UUP MLA Doug Beattie has called on police to "robustly investigate" the activities of Mr O'Connor "as a matter of extreme urgency".
He said that the matter could not be glossed over because of Northern Ireland's past.
“Anywhere else in Europe, if the Director of an organisation supposedly dedicated to the pursuit of ‘human rights’ and ‘truth recovery’ was found to have been a member of an illegal terrorist group that was guilty of thousands of crimes including the murder of children, there would be an uproar," the UUP justice spokesperson said.
"The fact that there is not, says a lot about the current situation in Northern Ireland, where we have become conditioned to the truth being twisted and subverted, as the local, self- appointed ‘human rights industry’ is given an almost free run in its campaign to rewrite history."
Mr Beattie said that organisations who fund the PFC, including the Irish government and European Union, may wish to re-examine their position following Mr O'Connor's admission.
“The PFC receives a great deal of funding from a variety of sources and I am sure that many of those will be watching anxiously and wondering just exactly who or what they have been financing," the Upper Bann MLA said.
Mr O'Connor admitted joining the IRA as a 15-year-old after O'Doherty said he had joined the organisation alongside the long-time human rights campaigner in 1970.
However he denied creating victims while a member of the organisation and asked to be judged on his work "throughout my entire adult life".
He claimed he was told to leave the IRA in 1972 after failing to follow orders.

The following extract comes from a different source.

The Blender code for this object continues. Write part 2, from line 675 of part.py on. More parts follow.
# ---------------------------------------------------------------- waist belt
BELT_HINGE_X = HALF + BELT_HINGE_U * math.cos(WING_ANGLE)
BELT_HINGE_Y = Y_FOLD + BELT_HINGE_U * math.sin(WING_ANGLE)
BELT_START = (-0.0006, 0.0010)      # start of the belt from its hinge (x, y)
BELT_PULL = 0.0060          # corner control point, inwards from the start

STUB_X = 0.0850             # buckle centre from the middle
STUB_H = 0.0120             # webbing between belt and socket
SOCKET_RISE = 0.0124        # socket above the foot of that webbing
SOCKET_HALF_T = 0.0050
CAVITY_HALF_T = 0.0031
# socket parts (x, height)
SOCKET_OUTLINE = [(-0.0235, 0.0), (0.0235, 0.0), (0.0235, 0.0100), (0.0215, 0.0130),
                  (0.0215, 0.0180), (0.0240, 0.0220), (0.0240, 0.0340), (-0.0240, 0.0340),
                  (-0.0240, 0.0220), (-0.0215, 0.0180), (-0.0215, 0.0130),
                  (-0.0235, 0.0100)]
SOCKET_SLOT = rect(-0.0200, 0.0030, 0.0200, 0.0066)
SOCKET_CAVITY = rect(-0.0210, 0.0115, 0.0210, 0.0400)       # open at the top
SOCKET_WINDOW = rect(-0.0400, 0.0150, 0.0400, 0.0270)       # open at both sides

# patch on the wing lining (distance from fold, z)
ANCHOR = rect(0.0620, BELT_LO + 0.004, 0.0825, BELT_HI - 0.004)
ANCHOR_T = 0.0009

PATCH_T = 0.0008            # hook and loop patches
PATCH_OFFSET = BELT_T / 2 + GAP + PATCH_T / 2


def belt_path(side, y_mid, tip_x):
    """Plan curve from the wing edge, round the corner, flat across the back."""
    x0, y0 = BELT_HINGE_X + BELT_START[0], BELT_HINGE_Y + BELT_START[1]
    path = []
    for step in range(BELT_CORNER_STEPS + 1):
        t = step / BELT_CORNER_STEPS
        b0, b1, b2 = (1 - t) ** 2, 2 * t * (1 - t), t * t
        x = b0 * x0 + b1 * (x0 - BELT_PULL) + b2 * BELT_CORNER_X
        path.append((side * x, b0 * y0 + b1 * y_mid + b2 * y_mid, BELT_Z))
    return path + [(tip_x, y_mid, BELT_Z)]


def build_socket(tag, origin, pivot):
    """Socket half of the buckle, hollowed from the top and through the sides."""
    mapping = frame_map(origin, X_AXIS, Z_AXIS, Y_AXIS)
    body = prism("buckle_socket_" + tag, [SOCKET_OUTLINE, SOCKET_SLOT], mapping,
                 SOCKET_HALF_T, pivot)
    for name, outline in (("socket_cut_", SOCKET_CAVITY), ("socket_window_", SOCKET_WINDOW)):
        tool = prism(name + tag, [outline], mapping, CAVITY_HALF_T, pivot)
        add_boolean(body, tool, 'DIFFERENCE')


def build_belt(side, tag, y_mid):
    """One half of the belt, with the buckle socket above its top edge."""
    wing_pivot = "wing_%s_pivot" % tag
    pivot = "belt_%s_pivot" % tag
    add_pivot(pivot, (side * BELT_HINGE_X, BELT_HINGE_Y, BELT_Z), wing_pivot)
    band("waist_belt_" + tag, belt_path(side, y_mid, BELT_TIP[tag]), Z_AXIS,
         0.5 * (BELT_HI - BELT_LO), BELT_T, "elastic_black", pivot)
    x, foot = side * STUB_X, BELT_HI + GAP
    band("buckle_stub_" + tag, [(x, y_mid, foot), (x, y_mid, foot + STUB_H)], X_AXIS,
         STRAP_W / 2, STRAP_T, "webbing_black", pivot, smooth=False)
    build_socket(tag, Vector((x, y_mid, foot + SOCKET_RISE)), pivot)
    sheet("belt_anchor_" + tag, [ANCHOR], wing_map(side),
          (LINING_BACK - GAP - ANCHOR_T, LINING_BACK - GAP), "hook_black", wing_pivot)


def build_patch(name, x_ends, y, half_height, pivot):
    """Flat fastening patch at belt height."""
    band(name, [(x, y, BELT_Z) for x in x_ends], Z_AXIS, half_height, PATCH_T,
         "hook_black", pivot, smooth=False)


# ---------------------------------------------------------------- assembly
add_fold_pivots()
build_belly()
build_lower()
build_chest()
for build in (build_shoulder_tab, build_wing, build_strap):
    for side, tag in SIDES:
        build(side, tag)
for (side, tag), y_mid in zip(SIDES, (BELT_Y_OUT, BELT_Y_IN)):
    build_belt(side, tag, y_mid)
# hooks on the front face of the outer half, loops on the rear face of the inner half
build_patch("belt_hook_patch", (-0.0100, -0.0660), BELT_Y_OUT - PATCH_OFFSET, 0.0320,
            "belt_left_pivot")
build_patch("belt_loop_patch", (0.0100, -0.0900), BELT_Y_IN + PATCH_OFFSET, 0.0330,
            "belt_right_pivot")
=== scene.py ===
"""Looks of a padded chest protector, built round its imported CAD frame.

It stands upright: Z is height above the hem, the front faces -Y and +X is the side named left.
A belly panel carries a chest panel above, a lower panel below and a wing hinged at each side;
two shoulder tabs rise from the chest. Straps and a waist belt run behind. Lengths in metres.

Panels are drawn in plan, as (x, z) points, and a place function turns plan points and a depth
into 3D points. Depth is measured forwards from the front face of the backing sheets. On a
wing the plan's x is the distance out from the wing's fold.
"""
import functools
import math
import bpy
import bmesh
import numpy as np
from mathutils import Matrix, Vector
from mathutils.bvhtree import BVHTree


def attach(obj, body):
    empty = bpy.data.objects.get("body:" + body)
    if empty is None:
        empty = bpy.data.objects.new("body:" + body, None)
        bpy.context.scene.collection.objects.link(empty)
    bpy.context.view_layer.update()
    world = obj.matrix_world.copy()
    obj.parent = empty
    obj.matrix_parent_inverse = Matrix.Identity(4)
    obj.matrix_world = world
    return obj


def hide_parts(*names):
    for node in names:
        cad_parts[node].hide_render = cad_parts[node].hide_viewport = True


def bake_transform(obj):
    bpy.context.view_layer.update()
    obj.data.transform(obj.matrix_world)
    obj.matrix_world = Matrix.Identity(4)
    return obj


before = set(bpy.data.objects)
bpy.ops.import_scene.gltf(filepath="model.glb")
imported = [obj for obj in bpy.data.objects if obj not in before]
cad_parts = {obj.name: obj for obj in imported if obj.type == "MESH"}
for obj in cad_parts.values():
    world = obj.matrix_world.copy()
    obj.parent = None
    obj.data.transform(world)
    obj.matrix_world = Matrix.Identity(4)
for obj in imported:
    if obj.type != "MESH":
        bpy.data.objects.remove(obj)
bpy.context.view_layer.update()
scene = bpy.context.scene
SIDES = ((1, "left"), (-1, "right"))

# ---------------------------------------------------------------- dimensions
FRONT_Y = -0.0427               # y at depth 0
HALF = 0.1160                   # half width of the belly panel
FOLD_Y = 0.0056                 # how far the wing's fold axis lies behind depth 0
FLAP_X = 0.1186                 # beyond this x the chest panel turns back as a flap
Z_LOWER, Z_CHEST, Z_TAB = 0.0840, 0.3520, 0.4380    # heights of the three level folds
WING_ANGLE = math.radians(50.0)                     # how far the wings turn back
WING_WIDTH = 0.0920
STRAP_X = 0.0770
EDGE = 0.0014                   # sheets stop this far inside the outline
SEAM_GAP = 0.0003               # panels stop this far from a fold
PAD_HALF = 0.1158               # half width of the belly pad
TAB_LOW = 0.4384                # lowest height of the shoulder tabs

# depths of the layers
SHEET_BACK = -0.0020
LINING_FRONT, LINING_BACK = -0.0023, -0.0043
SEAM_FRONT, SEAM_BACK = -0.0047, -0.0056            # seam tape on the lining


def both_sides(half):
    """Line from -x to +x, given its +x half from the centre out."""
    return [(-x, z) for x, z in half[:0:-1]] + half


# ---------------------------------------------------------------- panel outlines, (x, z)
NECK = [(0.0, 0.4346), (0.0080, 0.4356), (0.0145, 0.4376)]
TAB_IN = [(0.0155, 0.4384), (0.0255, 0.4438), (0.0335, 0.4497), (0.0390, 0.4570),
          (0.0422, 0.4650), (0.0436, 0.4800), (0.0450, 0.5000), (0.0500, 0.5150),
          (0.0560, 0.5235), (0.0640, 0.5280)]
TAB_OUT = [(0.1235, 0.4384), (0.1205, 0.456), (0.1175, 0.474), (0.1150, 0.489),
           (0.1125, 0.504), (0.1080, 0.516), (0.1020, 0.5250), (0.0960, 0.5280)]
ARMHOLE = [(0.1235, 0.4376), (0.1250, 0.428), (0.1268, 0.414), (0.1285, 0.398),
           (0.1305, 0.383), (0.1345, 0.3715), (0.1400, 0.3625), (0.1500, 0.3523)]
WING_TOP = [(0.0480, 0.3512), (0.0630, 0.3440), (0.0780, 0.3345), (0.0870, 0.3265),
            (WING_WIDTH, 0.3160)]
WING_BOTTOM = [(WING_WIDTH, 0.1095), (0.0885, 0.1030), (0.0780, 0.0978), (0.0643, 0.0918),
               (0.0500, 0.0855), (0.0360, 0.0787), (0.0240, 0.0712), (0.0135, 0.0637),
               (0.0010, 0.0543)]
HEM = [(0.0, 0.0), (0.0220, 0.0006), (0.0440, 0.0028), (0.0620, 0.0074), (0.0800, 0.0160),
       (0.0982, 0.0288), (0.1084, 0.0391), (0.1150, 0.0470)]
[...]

Mr O'Connor did acknowledge that his revelation could have an impact on his work with the PFC, but said it would be up to PFC staff and the families of victims to decide his future.
He also denied a claim from Mr O'Doherty that he had been present when 16-year-old IRA member Jim O'Hagan was shot and fatally wounded by another IRA man in Londonderry in 1971.
Mr Beattie called for a "thorough investigation" surrounding the circumstances of Mr O'Hagan's death.
The PFC is a registered charity and describes itself as a "a non-party political, anti-sectarian human rights group advocating a non-violent resolution of the conflict on the island of Ireland".
The PFC has been contacted by the Belfast Telegraph in relation to Mr O'Connor's admission of his IRA past.